The Nineteenth Century was a British monthly literary magazine founded in 1877 by James Knowles. It is regarded by historians as 'one of the most important and distinguished monthlies of serious thought in the last quarter of the nineteenth century'.

==Editorial policy==

The magazine was designed as an 'utterly impartial' forum for debate and discussion among leading intellectuals. Many of the early supporters and contributors to The Nineteenth Century were members of the Metaphysical Society, of which Knowles had been secretary. The first issue, for example, contained pieces by former Society members Lord Tennyson, William Gladstone and Cardinal Manning. It quickly became one of the most successful literary magazines in Britain, selling over 20,000 copies a month by early 1878.

An important part of the magazine's success was its regular 'Modern Symposium' section. This offered a series of essays and responses from different authors on subjects such as science or religion, collected together and published as a single structured debate. In this way the magazine quickly gained a reputation as a responsive forum where its contributors were given freedom to disagree without editorial interference. However, the magazine's focus on publishing established literary figures meant that it often excluded younger or unknown writers. Although it generally lived up to its reputation as a 'neutral ground', the magazine did at times abandon impartiality to support positions dear to Knowles himself. For example, it was famously at the forefront of the campaign to prevent the building of a Channel Tunnel between Britain and France in 1882.

==The Nineteenth Century and After==
In 1901 the title was changed to The Nineteenth Century and After. To emphasise this change, a two-headed Janus-symbol of an old man and a young woman (the former representing the nineteenth century and the latter the twentieth) was added to the cover. Knowles was prevented from simply renaming it The Twentieth Century because the copyright to that name was already owned by someone else, who allegedly demanded a ransom for the rights to use it.

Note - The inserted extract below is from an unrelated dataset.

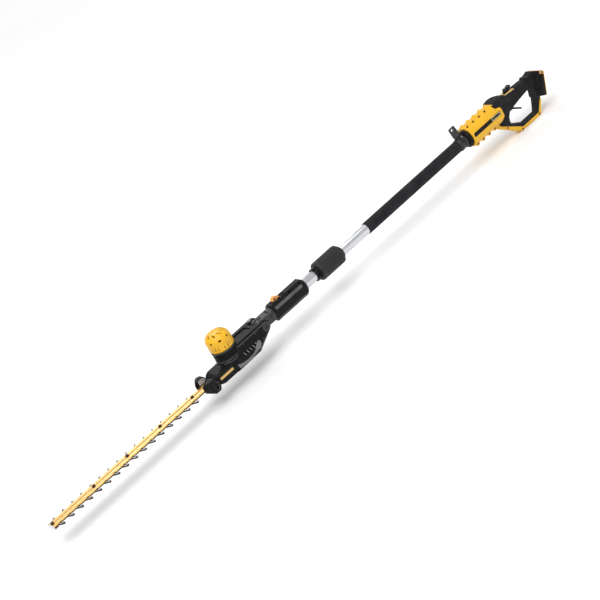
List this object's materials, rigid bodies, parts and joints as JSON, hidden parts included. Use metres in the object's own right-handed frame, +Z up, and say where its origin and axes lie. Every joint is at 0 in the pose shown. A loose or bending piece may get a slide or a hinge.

Knowles remained editor until his death, in 1908. During the twentieth century the magazine became politically more right-wing.

The magazine's title was finally changed to The Twentieth Century in 1951. After 1968 its publication cycle was 'irregular'; it ceased publication completely in 1972.

==Editors==
1877–1908 – James Thomas Knowles

1908–1919 – William Wray Skilbeck

1919–1925 – George A. B. Dewar

1925–1930 – Carrol Romer

1930–1934 – Charles Reginald Schiller Harris

1934–1938 – Arnold Wilson

1938–1946 – Frederick Augustus Voigt

1947–1952 – Michael Goodwin

1952–195? – Bernard Wall

During the magazine's final years it was run 'on a voluntary basis' by an editorial board chaired by Eirene Skilbeck, daughter of William Skilbeck and granddaughter of James Knowles.